Ok, I guess it depends on what level the “acquiescence” is. I’d hope that diplomacy would be successful in nearly all cases here, with the nuclear state reining in the rogue data centre inside its borders without any outside coalition resorting to an airstrike.
You mention “except in the most dire of circumstances”—these would be the absolute most dire circumstances imaginable. More dire, in fact, than anything in recorded history—the literal end of the world at stake.
I hope they do wake up to the danger, and I am all for trying to negotiate treaties! It’s possible I am misinterpreting what EY means by “rogue data centers.” To clarify, the specific thing I am calling insane is the idea that the U.S. or NATO should under (almost) any circumstance bomb data centers inside other nuclear powers.
I don’t think this is insane, and I think <20% is probably too low a threshold to carry the case—a 15% risk of extinction from AGI would mean we should be drastically, drastically more scared of AGI than of nuclear war.
What percentage chance would you estimate of a large scale nuclear war conditional on the U.S. bombing a Chinese data center? What percentage of the risk from agi do you think this strategy reduces?
I appreciate Eliezer’s honesty and consistency in what he is is calling for. This approach makes sense if you believe, as Eliezer does, that p(doom | business as usual)>99%. Then it is worth massively increasing the risk of a nuclear war. If you believe, as I do and as most AI experts do, that p(doom | business as usual) <20%, this plan is absolutely insane.
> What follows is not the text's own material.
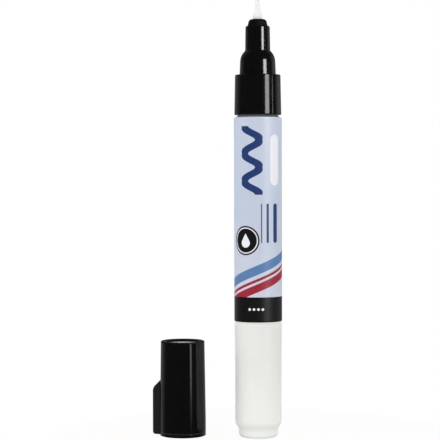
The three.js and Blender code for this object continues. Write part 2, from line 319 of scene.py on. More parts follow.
capAxis = (-24.1, 3.0)        # where the middle of the cap stands
# Painted light and shade: the barrel is paler towards the tail where the cap shades it, and grey in the
# neck under the grip
barrelPaintedLightAndShade = {
    "neck": (140, 141, 148), "neckLow": 101.25, "neckHigh": 101.4,
    "tail": (249, 250, 245), "tailLightHigh": 32.0,
}
gripMarks = {"flats": (114.8, 130.2), "spread": (0.02, 0.06), "roughness": 0.8}
capMarks = {
    "shine": 0.31, "clipReach": (7.38, 7.5), "clipColour": (32, 32, 34), "clipRoughness": 0.3,
    # Painted reflection: the pale foot line stands in for a bevel mirroring the floor
    "lineHeight": 1.2, "lineReach": (6.9, 7.1), "lineSpread": (0.05, 0.22), "paintedFootReflection": (46, 46, 47),
    "rimReach": (5.75, 5.8), "rimHeight": (29.8, 29.95), "rimRoughness": 0.5,
}


def makeBarrelPlastic(look):
    material = mouldedMaterial("barrelPlastic", naturalLook, **milky)
    tree = material.node_tree
    colour = tree.nodes["Principled BSDF"].inputs["Base Color"]
    split = tree.nodes.new("ShaderNodeSeparateXYZ")
    tree.links.new(objectPlace(tree), split.inputs[0])
    plain = colour.links[0].from_socket
    # Painted light: the colour is paler towards the tail, where the cap and floor shade it
    abovePaintedTailLight = smoothRange(tree, split.outputs[2], 0.0, look["tailLightHigh"] * mm)
    withTailLight = mixColours(tree, abovePaintedTailLight, srgb(*look["tail"]), plain)
    # Painted shade: the neck under the grip's overhang is painted grey
    inNeckShade = smoothRange(tree, split.outputs[2], look["neckLow"] * mm, look["neckHigh"] * mm)
    tree.links.new(mixColours(tree, inNeckShade, withTailLight, srgb(*look["neck"])), colour)
    return material


def makeGripPlastic(look):
    material = mouldedMaterial("gripPlastic", blackLook, **lowShine)
    tree = material.node_tree
    roughness = tree.nodes["Principled BSDF"].inputs["Roughness"]
    split = tree.nodes.new("ShaderNodeSeparateXYZ")
    tree.links.new(objectPlace(tree), split.inputs[0])
    height = calc(tree, "DIVIDE", split.outputs[2], mm)
    away = [calc(tree, "ABSOLUTE", calc(tree, "SUBTRACT", height, flat)) for flat in look["flats"]]
    offFlats = smoothRange(tree, calc(tree, "MINIMUM", *away), *look["spread"])
    added = calc(tree, "MULTIPLY", calc(tree, "SUBTRACT", 1.0, offFlats), look["roughness"])
    rough = calc(tree, "ADD", roughness.links[0].from_socket, added, clamp=True)
    tree.links.new(rough, roughness)
    return material


def makeCapPlastic(look):
    material = mouldedMaterial("capPlastic", blackLook, **{"Specular IOR Level": look["shine"]})
    tree = material.node_tree
    inputs = tree.nodes["Principled BSDF"].inputs
    split = tree.nodes.new("ShaderNodeSeparateXYZ")
    tree.links.new(objectPlace(tree), split.inputs[0])
    away = [calc(tree, "SUBTRACT", split.outputs[axis], capAxis[axis] * mm) for axis in (0, 1)]
    reach = calc(tree, "DIVIDE", hypotenuse(tree, *away), mm)
    onClip = smoothRange(tree, reach, *look["clipReach"])
    height = calc(tree, "DIVIDE", split.outputs[2], mm)
    # Painted reflection: a paler line round the foot stands in for a bevel mirroring the floor
    offLine = calc(tree, "ABSOLUTE", calc(tree, "SUBTRACT", height, look["lineHeight"]))
    nearLine = calc(tree, "SUBTRACT", 1.0, smoothRange(tree, offLine, *look["lineSpread"]))
    onPaintedReflection = calc(tree, "MULTIPLY", nearLine, smoothRange(tree, reach, *look["lineReach"]))
    colour = inputs["Base Color"].links[0].from_socket
    colour = mixColours(tree, onPaintedReflection, colour, srgb(*look["paintedFootReflection"]))
    colour = mixColours(tree, onClip, colour, srgb(*look["clipColour"]))
    tree.links.new(colour, inputs["Base Color"])
    onRim = calc(tree, "MULTIPLY", smoothRange(tree, reach, *look["rimReach"]),
                 smoothRange(tree, height, *look["rimHeight"]))
    clipRough = calc(tree, "MULTIPLY", onClip, look["clipRoughness"])
    rimRough = calc(tree, "MULTIPLY", onRim, look["rimRoughness"])
    added = calc(tree, "ADD", clipRough, rimRough)
    rough = calc(tree, "ADD", inputs["Roughness"].links[0].from_socket, added, clamp=True)
    tree.links.new(rough, inputs["Roughness"])
    return material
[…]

This line of thinking is becoming more and more common in EA. It is going to get us all killed if it has any traction. No, the U.S. should not be willing to bomb Chinese data centers and risk a global nuclear war. No, repeatedly bombing China for pursing something that is a central goal of the CCP that has dangers that are completely illegible to 90% of the population is not a small, incremental risk of nuclear war on the scale of aiding Ukraine as some other commenters are suggesting. This is insane.
By all means, I support efforts for international treaties. Bombing Chinese data centers is suicidal and we all know it.
I say this all as someone who is genuinely frightened of AGI. It might well kill us, but not as quickly or surely as implementing this strategy will.
Edited to reflect that upon further thought, I probably do not support bombing the data centers of less powerful countries either.
Why do you assume that China/the CCP (or any other less powerful countries) won’t wake up to the risk of AGI? They aren’t suicidal. The way I interpret “rogue data centre” is a cavalier non-state actor (or even a would-be world-ending terrorist cell).
Unless the non-state actor is operating off a ship in international waters, it’s operating within a nation-state’s boundaries, and bombing it would be a serious incursion on that nation-state’s territorial sovereignty. There’s a reason such incursions against a nuclear state have been off the table except in the most dire of circumstances.
The possibility of some actor having the financial and intellectual resources necessary to develop AGI without the acquiescence of the nation within which operates seems rather remote. And the reference elsewhere to nuclear options probably colors this statement—why discuss that if the threat model is some random terrorist cell?
Ok, I guess it depends on what level the “acquiescence” is. I’d hope that diplomacy would be successful in nearly all cases here, with the nuclear state reining in the rogue data centre inside its borders without any outside coalition resorting to an airstrike.
You mention “except in the most dire of circumstances”—these would be the absolute most dire circumstances imaginable. More dire, in fact, than anything in recorded history—the literal end of the world at stake.
I hope they do wake up to the danger, and I am all for trying to negotiate treaties!
It’s possible I am misinterpreting what EY means by “rogue data centers.” To clarify, the specific thing I am calling insane is the idea that the U.S. or NATO should under (almost) any circumstance bomb data centers inside other nuclear powers.
I don’t think this is insane, and I think <20% is probably too low a threshold to carry the case—a 15% risk of extinction from AGI would mean we should be drastically, drastically more scared of AGI than of nuclear war.
What percentage chance would you estimate of a large scale nuclear war conditional on the U.S. bombing a Chinese data center? What percentage of the risk from agi do you think this strategy reduces?